Paleomagnetism of the Middle Cenozoic Mula Basin (East Tibet): Evidence for km‐Scale Crustal Blocks Rotated by Midlower Crust Drag

Abstract

Existing models describing continental crust deformation require the coexistence of strike‐slip faults and crustal blocks rotating between them, although the dimension and shape of the blocks and the location and offset of the faults are mostly unconstrained. Here we report on the paleomagnetism of middle Cenozoic (<45 Ma) continental red beds exposed along the 40 km long and 2–8 km wide NW‐trending Mula basin (East Tibet), unconformably lying above Triassic marine strata and plutons and mildly deformed by two subparallel thrust faults.
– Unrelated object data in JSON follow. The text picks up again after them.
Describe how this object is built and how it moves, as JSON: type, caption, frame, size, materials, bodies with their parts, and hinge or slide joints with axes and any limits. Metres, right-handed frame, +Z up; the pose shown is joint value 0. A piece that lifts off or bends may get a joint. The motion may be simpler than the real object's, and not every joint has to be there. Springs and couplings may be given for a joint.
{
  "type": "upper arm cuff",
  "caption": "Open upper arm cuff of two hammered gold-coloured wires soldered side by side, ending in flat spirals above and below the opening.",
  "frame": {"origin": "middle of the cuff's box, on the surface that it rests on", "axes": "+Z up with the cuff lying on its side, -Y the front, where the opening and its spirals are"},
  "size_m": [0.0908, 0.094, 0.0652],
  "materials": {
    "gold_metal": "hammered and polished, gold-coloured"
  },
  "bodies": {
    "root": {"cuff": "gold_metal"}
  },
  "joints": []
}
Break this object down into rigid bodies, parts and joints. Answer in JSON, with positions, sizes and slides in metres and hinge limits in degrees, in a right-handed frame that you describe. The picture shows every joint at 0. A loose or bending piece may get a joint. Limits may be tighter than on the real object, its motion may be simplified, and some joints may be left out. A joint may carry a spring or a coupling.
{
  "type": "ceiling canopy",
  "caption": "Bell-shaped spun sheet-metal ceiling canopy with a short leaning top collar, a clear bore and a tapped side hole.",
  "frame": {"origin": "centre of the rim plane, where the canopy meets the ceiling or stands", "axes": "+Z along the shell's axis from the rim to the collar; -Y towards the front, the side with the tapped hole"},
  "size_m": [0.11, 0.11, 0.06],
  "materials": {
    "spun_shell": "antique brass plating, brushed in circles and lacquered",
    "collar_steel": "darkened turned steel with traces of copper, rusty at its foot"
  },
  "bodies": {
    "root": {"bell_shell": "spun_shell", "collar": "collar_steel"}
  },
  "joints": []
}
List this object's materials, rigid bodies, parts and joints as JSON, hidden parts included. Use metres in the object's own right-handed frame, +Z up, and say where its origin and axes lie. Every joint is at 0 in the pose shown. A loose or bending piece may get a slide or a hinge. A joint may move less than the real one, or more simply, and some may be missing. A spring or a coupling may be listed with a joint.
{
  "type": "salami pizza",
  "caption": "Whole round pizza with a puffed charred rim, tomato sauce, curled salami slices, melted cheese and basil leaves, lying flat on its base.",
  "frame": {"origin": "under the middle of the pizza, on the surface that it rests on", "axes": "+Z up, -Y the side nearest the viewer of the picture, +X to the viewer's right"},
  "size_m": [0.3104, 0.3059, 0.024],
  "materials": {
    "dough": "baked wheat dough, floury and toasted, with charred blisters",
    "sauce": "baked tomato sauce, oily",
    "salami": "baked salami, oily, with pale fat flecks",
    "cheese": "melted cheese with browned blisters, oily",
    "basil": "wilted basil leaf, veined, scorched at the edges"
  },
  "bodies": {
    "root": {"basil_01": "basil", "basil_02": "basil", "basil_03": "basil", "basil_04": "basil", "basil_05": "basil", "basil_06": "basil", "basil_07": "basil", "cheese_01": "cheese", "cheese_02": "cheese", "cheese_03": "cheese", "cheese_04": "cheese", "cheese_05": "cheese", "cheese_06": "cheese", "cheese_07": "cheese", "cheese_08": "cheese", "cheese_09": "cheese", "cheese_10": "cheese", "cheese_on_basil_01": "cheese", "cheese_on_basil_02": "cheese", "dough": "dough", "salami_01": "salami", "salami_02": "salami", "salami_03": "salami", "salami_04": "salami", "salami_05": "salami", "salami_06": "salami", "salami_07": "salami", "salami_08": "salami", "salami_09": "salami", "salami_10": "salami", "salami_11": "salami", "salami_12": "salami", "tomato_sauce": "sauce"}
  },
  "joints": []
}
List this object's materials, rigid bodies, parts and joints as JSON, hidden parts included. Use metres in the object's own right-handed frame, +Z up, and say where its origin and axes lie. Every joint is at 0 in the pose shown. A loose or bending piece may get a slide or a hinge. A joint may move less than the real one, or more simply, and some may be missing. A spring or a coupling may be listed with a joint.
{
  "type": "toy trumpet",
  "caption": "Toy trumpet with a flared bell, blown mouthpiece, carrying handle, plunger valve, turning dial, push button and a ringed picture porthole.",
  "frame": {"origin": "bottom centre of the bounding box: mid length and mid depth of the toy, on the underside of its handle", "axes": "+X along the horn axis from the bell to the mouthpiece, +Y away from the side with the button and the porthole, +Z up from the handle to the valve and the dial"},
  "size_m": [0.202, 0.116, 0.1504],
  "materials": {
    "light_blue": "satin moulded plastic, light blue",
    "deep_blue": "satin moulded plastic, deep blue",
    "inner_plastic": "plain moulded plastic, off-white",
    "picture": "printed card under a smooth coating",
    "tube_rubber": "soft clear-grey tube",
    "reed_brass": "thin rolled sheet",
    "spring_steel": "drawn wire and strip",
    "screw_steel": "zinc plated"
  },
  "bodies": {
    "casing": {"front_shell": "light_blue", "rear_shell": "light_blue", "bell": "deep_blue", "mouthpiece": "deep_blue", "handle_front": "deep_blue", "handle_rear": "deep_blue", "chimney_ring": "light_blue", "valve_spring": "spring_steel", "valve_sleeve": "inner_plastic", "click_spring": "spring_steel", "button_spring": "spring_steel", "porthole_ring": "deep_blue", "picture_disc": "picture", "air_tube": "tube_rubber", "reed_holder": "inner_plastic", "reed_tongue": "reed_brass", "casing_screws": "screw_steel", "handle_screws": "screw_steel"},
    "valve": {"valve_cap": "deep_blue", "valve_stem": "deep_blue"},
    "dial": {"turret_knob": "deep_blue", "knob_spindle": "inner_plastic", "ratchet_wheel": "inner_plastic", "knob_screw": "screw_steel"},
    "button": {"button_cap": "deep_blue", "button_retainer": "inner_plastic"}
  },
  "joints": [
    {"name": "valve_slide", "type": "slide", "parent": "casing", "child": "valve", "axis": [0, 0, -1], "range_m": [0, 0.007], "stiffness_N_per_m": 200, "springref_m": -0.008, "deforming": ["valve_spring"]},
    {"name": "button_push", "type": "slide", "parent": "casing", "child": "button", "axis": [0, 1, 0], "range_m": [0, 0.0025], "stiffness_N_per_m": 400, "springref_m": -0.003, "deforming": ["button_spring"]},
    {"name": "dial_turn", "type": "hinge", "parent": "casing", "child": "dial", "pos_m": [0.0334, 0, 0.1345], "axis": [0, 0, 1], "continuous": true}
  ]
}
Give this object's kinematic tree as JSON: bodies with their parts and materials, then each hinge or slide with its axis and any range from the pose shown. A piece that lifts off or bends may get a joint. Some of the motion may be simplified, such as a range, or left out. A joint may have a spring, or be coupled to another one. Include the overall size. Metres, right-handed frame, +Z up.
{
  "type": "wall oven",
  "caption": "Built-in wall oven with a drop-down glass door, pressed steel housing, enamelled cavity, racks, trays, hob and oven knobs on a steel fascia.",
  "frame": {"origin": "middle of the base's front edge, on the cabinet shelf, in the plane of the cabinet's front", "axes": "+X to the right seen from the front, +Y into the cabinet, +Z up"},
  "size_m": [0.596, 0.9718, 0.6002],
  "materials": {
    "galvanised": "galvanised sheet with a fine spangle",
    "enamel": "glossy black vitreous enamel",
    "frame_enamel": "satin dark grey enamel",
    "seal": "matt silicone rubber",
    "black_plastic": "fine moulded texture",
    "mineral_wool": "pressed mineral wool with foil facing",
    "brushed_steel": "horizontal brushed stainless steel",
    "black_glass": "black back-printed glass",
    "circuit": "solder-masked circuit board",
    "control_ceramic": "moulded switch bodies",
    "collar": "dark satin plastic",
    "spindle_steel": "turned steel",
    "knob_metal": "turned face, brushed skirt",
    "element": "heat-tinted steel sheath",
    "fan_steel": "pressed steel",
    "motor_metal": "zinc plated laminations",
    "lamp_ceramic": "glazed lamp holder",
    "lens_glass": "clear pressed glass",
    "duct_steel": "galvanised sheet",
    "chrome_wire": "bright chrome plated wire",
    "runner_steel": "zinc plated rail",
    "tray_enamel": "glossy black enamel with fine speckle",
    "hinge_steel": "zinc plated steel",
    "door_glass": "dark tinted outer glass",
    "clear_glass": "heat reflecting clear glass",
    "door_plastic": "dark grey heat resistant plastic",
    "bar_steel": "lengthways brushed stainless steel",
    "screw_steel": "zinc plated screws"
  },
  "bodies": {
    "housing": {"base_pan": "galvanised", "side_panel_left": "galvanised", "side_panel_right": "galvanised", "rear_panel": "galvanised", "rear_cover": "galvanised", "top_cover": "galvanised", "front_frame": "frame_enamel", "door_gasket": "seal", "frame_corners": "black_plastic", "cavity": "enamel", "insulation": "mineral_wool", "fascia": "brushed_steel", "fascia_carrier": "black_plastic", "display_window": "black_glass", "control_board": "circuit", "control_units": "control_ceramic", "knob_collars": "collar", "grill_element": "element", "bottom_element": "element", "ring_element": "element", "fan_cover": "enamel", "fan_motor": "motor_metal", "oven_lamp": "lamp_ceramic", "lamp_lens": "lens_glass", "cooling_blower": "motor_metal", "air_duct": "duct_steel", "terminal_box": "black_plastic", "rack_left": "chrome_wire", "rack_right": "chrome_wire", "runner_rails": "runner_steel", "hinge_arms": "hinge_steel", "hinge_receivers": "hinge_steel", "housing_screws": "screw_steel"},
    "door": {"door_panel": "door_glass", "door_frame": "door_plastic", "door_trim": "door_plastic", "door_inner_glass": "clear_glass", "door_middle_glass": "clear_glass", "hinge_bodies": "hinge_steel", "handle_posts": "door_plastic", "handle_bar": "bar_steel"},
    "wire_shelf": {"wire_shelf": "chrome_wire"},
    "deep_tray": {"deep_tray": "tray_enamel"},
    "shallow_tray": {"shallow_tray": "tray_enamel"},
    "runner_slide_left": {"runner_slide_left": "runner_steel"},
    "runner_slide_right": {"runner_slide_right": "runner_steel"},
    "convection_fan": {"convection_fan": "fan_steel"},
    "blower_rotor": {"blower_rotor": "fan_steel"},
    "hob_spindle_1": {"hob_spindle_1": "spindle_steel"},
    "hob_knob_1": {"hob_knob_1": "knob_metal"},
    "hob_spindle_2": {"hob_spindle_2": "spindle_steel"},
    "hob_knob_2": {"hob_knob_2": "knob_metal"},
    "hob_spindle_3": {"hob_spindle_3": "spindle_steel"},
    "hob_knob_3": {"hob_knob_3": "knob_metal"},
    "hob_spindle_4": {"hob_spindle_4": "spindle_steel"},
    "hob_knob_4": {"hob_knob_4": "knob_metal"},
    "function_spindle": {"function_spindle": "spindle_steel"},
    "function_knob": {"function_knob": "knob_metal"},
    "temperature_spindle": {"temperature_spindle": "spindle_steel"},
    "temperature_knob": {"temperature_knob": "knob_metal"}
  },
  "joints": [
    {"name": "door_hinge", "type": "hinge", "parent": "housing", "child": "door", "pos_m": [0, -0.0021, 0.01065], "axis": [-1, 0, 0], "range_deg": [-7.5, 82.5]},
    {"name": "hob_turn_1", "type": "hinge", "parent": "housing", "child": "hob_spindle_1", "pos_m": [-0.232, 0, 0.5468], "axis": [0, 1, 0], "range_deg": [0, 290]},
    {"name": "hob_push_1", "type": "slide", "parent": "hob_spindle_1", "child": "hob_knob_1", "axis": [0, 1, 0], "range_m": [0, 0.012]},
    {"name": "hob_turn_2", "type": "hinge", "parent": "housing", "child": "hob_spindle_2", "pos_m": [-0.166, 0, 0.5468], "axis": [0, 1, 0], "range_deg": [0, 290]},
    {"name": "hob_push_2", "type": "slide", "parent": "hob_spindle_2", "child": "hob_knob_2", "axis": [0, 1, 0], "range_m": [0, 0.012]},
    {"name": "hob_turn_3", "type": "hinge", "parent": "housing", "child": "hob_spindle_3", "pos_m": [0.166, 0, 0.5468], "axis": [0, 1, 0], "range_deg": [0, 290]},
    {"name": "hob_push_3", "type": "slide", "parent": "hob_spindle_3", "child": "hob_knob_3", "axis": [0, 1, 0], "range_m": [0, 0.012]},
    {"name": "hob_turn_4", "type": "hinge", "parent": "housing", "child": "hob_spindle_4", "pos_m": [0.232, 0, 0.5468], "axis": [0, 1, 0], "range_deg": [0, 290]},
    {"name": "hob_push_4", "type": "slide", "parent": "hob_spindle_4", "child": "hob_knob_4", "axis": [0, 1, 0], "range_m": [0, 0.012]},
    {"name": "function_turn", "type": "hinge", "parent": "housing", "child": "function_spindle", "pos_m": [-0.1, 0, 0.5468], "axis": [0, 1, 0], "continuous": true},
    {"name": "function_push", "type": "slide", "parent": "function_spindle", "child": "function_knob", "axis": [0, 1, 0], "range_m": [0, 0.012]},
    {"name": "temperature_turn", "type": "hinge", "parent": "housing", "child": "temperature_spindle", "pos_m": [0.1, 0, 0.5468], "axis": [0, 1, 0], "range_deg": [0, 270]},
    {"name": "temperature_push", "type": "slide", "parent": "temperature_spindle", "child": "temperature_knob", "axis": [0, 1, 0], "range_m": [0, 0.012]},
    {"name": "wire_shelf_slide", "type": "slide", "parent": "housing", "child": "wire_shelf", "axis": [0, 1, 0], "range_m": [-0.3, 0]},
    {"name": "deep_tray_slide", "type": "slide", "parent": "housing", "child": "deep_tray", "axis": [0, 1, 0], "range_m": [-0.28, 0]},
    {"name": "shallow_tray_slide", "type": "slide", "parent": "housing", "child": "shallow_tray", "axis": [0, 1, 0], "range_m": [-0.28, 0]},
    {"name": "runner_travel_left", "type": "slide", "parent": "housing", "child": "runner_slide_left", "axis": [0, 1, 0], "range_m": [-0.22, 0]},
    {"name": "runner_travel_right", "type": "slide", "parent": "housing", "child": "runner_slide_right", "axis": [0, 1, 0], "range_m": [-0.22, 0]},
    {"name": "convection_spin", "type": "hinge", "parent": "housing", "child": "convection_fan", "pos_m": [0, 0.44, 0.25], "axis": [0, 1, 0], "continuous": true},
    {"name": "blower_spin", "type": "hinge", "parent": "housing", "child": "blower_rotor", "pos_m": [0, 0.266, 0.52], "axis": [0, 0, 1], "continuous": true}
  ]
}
A tectonic magnetic fabric and magnetic lineations subhorizontal and parallel to the compressive fronts show that thrust tectonics guided basin formation and continued soon after sediment deposition. Characteristic and high‐temperature components isolated at 17 sites support a positive fold test and suggest primary detrital magnetization acquisition. The comparison with East Asia paleopoles defines several 2–5 km wide crust fragments yielding variable rotations from ~30° counterclockwise to ~90° clockwise without clear rotation trend. No strike‐slip fault with offset exceeding 1 km occurs among blocks, and no regional‐scale strike‐slip fault is documented at basin vicinity, implying that the East Tibet rotation pattern is different from all existing block rotation models. A regional high thermal flow and vigorous geothermal activity are consistent with the occurrence of a ductile crust layer identified by seismological data at 13–30 km depths. We suggest that midlower crust, flowing SE‐ward toward Indochina, drag upper crust fragments that were randomly rotated depending on the local torque exerted on lower block boundaries by a ductile crust flow.